Social Justice Through Spoken Word
Whether it be the rainy Friday night weather, the candlelit tables and Christmas lights or the rich smell of Starbucks coffee grounds in the air, Union Board’s Social Justice Poetry Slam was a major success.
Students took turns sharing their original poems, other social justice poems from other poets or original poems from friends at home or friends who wanted to be heard but just needed a helping hand to do so.
Topics ranged from feminism, LGBTQ+ rights, the black community and police brutality. For example, one student wrote a poem from the perspective of a black woman if she were to be shot by a police officer today and the officer were to look through her phone and see the poem.
One performer, Meagan Tanner, ‘19, recited an original memorized poem about feminism entitled, “Conversation with a Meninist.”
“I am done being silenced,” Tanner read. “I am so tired of feeling bad in my own skin.”

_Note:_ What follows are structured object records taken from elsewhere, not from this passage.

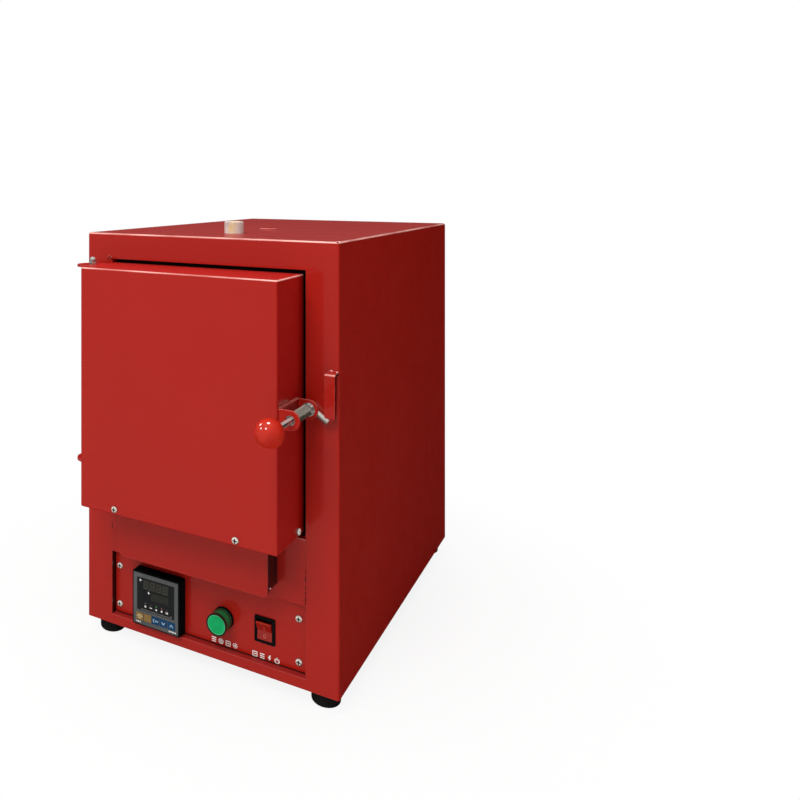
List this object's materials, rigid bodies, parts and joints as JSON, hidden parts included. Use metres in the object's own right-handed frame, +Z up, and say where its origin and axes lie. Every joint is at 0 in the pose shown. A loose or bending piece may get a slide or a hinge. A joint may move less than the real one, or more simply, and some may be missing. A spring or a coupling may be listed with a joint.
{
  "type": "benchtop box furnace",
  "caption": "Benchtop box furnace with a thick side-hinged door, sprung latch rod with ball knob, roof vent, and a recessed panel with controller, pilot lamp and rocker.",
  "frame": {"origin": "on the bench, at the centre of the casing's plan", "axes": "+X to the right seen from the front, +Y towards the back, +Z up; the door is on -Y"},
  "size_m": [0.377, 0.893, 0.604],
  "materials": {
    "red_paint": "gloss powder coat",
    "black_plastic": "satin",
    "grey_plastic": "satin",
    "display_glass": "dark tinted",
    "gold_key": "satin",
    "blue_key": "satin",
    "green_lens": "gloss",
    "red_plastic": "gloss",
    "rubber": "matt",
    "steel": "brushed",
    "zinc": "nickel plated",
    "aluminium": "satin",
    "galvanised": "galvanised",
    "fibre": "matt fibre board",
    "ceramic_white": "gloss",
    "kiln_plate": "matt",
    "heating_wire": "oxidised",
    "board_green": "matt",
    "wire_black": "matt"
  },
  "bodies": {
    "furnace_body": {"casing_shell": "red_paint", "lower_front_panel": "red_paint", "heat_deflector": "red_paint", "base_pan": "galvanised", "rubber_feet": "rubber", "foot_screws": "zinc", "rear_cover": "red_paint", "rear_cover_screws": "zinc", "divider_plate": "galvanised", "control_panel": "red_paint", "panel_screws": "zinc", "controller_housing": "black_plastic", "controller_face": "grey_plastic", "controller_window": "display_glass", "display_board": "board_green", "pilot_lamp_body": "black_plastic", "pilot_lamp_lens": "green_lens", "switch_housing": "black_plastic", "relay_heatsink": "aluminium", "solid_state_relay": "black_plastic", "terminal_block": "black_plastic", "wiring_loom": "wire_black", "cord_gland": "black_plastic", "power_cord": "wire_black", "floor_board": "fibre", "roof_board": "fibre", "side_wall_boards": "fibre", "back_wall_board": "fibre", "fibre_blanket": "fibre", "heating_coils": "heating_wire", "element_terminals": "ceramic_white", "thermocouple_sheath": "ceramic_white", "hearth_plate": "kiln_plate", "vent_tube": "ceramic_white", "vent_blanking_cap": "red_paint", "hinge_lugs": "red_paint", "hinge_bolts": "zinc", "hinge_washers": "zinc", "hinge_cap_nuts": "zinc", "latch_keeper": "red_paint"},
    "door": {"door_shell": "red_paint", "door_insulation": "fibre", "door_back_plate": "steel", "door_plug": "fibre", "door_gasket": "fibre", "door_hinge_ears": "red_paint", "door_screws": "zinc", "latch_bracket": "red_paint", "latch_collar": "zinc", "latch_spring": "steel"},
    "latch_slider": {"latch_washer": "zinc"},
    "latch_handle": {"latch_rod": "steel", "latch_pin": "steel", "ball_knob": "red_plastic"},
    "rocker": {"power_rocker": "red_plastic"},
    "key_mode_body": {"key_mode": "gold_key"},
    "key_program_body": {"key_program": "gold_key"},
    "key_shift_body": {"key_shift": "blue_key"},
    "key_down_body": {"key_down": "blue_key"},
    "key_up_body": {"key_up": "blue_key"}
  },
  "joints": [
    {"name": "door_hinge", "type": "hinge", "parent": "furnace_body", "child": "door", "pos_m": [-0.1615, -0.3195, 0.4], "axis": [0, 0, 1], "range_deg": [-115, 0]},
    {"name": "latch_push", "type": "slide", "parent": "door", "child": "latch_slider", "axis": [0, 1, 0], "range_m": [0, 0.003], "deforming": ["latch_spring"]},
    {"name": "latch_turn", "type": "hinge", "parent": "latch_slider", "child": "latch_handle", "pos_m": [0.1555, -0.35, 0.38], "axis": [0, -1, 0], "range_deg": [-50, 45]},
    {"name": "rocker_tilt", "type": "hinge", "parent": "furnace_body", "child": "rocker", "pos_m": [0.087, -0.2795, 0.076], "axis": [1, 0, 0], "range_deg": [-24, 0]},
    {"name": "key_mode_press", "type": "slide", "parent": "furnace_body", "child": "key_mode_body", "axis": [0, 1, 0], "range_m": [0, 0.0005]},
    {"name": "key_program_press", "type": "slide", "parent": "furnace_body", "child": "key_program_body", "axis": [0, 1, 0], "range_m": [0, 0.0005]},
    {"name": "key_shift_press", "type": "slide", "parent": "furnace_body", "child": "key_shift_body", "axis": [0, 1, 0], "range_m": [0, 0.0005]},
    {"name": "key_down_press", "type": "slide", "parent": "furnace_body", "child": "key_down_body", "axis": [0, 1, 0], "range_m": [0, 0.0005]},
    {"name": "key_up_press", "type": "slide", "parent": "furnace_body", "child": "key_up_body", "axis": [0, 1, 0], "range_m": [0, 0.0005]}
  ]
}
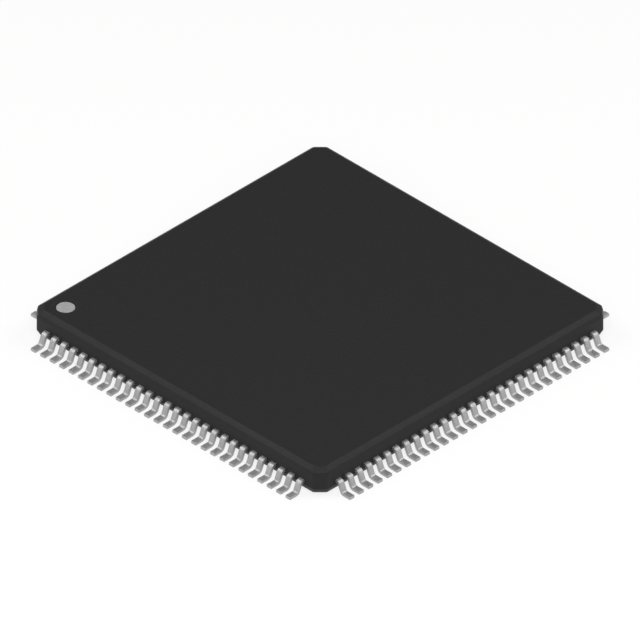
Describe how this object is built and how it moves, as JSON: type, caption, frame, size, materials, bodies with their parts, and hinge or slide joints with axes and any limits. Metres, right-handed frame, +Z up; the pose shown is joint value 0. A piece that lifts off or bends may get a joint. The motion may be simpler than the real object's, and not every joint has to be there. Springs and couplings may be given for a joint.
{
  "type": "microcontroller",
  "caption": "Square black surface-mount microcontroller in a thin moulded package, with gull-wing leads on all four sides and a round pin 1 mark at one corner.",
  "frame": {"origin": "centre of the seating plane, which the undersides of the feet touch", "axes": "+Z up, away from the board; X and Y along the sides; the pin 1 mark is at the -X, +Y corner and lead 1 is on the -X side at its +Y end"},
  "size_m": [0.022, 0.022, 0.0016],
  "materials": {
    "moulding_compound": "black silica-filled epoxy, fine matte texture from a spark-eroded mould",
    "tin_plating": "matte tin electroplated on copper alloy",
    "frame_copper": "bare rolled copper alloy, hidden inside the body",
    "die_attach_adhesive": "cured silver-filled epoxy, hidden inside the body",
    "silicon": "polished silicon, hidden inside the body",
    "marking_ink": "flat grey printed ink on the floor of the pin 1 dimple",
    "bond_wire_gold": "drawn gold wire, hidden inside the body; the visual model has it, the solids do not"
  },
  "bodies": {
    "root": {"mould_body": "moulding_compound", "die_pad": "frame_copper", "die_attach": "die_attach_adhesive", "die": "silicon", "pin_1_mark": "marking_ink", "leads_1_to_4": "tin_plating", "leads_5_to_8": "tin_plating", "leads_9_to_12": "tin_plating", "leads_13_to_16": "tin_plating", "leads_17_to_20": "tin_plating", "leads_21_to_24": "tin_plating", "leads_25_to_28": "tin_plating", "leads_29_to_32": "tin_plating", "leads_33_to_36": "tin_plating", "leads_37_to_40": "tin_plating", "leads_41_to_44": "tin_plating", "leads_45_to_48": "tin_plating", "leads_49_to_52": "tin_plating", "leads_53_to_56": "tin_plating", "leads_57_to_60": "tin_plating", "leads_61_to_64": "tin_plating", "leads_65_to_68": "tin_plating", "leads_69_to_72": "tin_plating", "leads_73_to_76": "tin_plating", "leads_77_to_80": "tin_plating", "leads_81_to_84": "tin_plating", "leads_85_to_88": "tin_plating", "leads_89_to_92": "tin_plating", "leads_93_to_96": "tin_plating", "leads_97_to_100": "tin_plating", "leads_101_to_104": "tin_plating", "leads_105_to_108": "tin_plating", "leads_109_to_112": "tin_plating"}
  },
  "joints": []
}
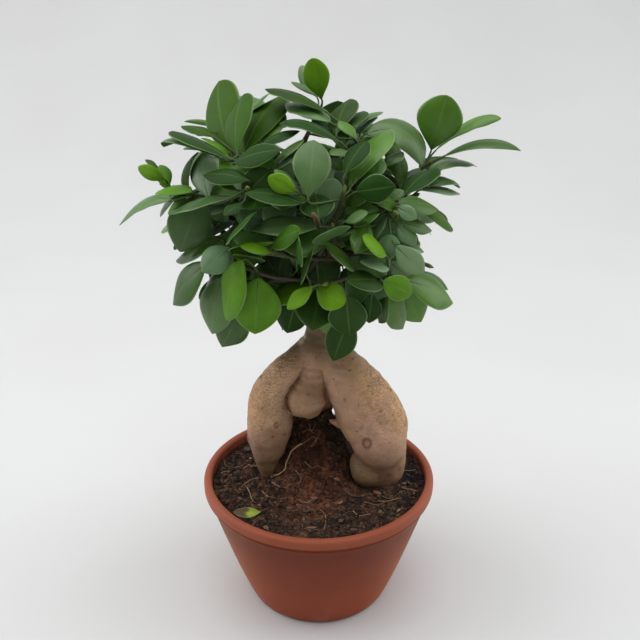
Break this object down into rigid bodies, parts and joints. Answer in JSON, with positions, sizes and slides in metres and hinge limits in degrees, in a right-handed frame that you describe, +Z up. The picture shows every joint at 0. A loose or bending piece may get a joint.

Other poets recited their poems in a sort of rap style. The crowd roared with cheers after one entitled, “Melanin Man,” a poem about the black community needing a hero.
Some Union Board members decided to read poetry of their own as well. Maggie Keverline, ‘20, for example, read a poem about love and relationships in the LGBTQ+ community.
“I’ve never done this before, so I’m a little nervous,” said Keverline. To which co-president Annie Carroll, ‘19, said “You got this we love you!”
The host of the event, Ben Strommen, ‘20, was excited about the turn out of the event. With over 15 poets presenting, the event exceeded its original estimated capacity and number of performers.
“I think doing any event that relies on student participation involves some risk,” Strommen said. “Initially I was expecting around 11 poets, but as the event went on more and more came forward to perform which was so exciting!”
Strommen even found the courage himself to perform a poem he had written about coming out to his dad. The poem was from his dad’s point of view and touched on the struggles Strommen faced growing up, including being a pastor’s son while also being bullied for being gay. Strommen sat anxiously at his table in Post, expecting that he would have to perform first to get the event started on the right foot.
“Being vulnerable is always a hard thing to do,” said Strommen. “I wanted to show other poets that the space was somewhere that welcomed vulnerability and that they could feel comfortable and safe performing their own personal pieces.”
Strommen’s performance encouraged others to be more open about themselves and several other poets came forward following his performance with similar poems about struggling through life being gay. One student even got on stage and started with, “I’m here because I’m gay” and proceeded to recite a poem from another author about all the beautiful girls she has kissed in spite of her mother’s disapproval.
After the successful event, Union Board encourages students to give them feedback as to which events they liked and didn’t, as well as why.
“If this is an event the [student body] wants to have again then we can certainly make it happen,” said Strommen.